M. Florent (Ecolo). – Merci pour vos réponses. Là, je pense malheureusement que c’est un peu faire preuve d’angélisme de penser que l’exportation de cette poudre de lait réengraissée à l’huile de palme ne déstructure pas certains marchés. Je pense que c’est une réalité qui est documentée et dont on doit aussi tenir compte.

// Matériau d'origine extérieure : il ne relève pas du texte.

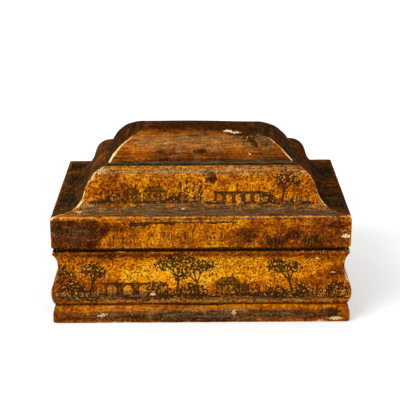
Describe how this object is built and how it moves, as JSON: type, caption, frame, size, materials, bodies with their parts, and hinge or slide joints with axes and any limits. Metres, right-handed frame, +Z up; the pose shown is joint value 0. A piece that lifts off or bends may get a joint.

Par ailleurs, nous sommes persuadés que l’on ne peut plus continuer à développer nos politiques agricoles sans tenir compte des externalités environnementales, sans tenir compte de l’impact climatique. Des exportations parfois massives depuis l’Europe de poudres de lait rengraissées à l’huile de palme qui est elle-même importée des pays asiatiques ou des pays d’Amérique latine – notamment du Brésil après déforestation – on doit au moins reconnaître que ce modèle n’est pas tenable. Et donc, l’exportation, le credo dans une agriculture d’exportation a sans doute certaines limites. Je pense qu’à la fois les préoccupations climatiques et à la fois le droit à une souveraineté alimentaire ici chez nous…Vous avez parlé tout à l’heure de la production ovine qui pouvait être développée puisque nous sommes déficitaires. Nous sommes en demande. Ce même principe pourrait être partagé pour d’autres qui, eux-mêmes, développent ou tendent de développer un marché du lait en Afrique de l’Ouest mais ne sont pas capables de le faire, car le lait local est jusqu’à sept ou huit fois plus cher que le lait exporté depuis l’Europe sous forme de poudre. C’est vrai que la fin des quotas laitiers a engendré ces impacts négatifs. Il n’est pas question de jeter l’opprobre sur nos agriculteurs qui tentent de survivre, on en est bien conscients. On a parlé tout à l’heure des pénibilités et de la difficulté d’avoir un salaire décent en Europe pour nos agriculteurs – c’est évidemment un point d’attention très important pour nous -, mais c’est vrai que cette agriculture-là touche, à mon avis, les limites de son modèle. Une forme de régulation est donc véritablement nécessaire. En tout cas, je serai attentif à la fois sur les questions d’appellation – on doit au moins respecter les appellations qu’on s’impose chez nous, c’est vraiment le minimum – sur ces questions plus générales de limites des exportations.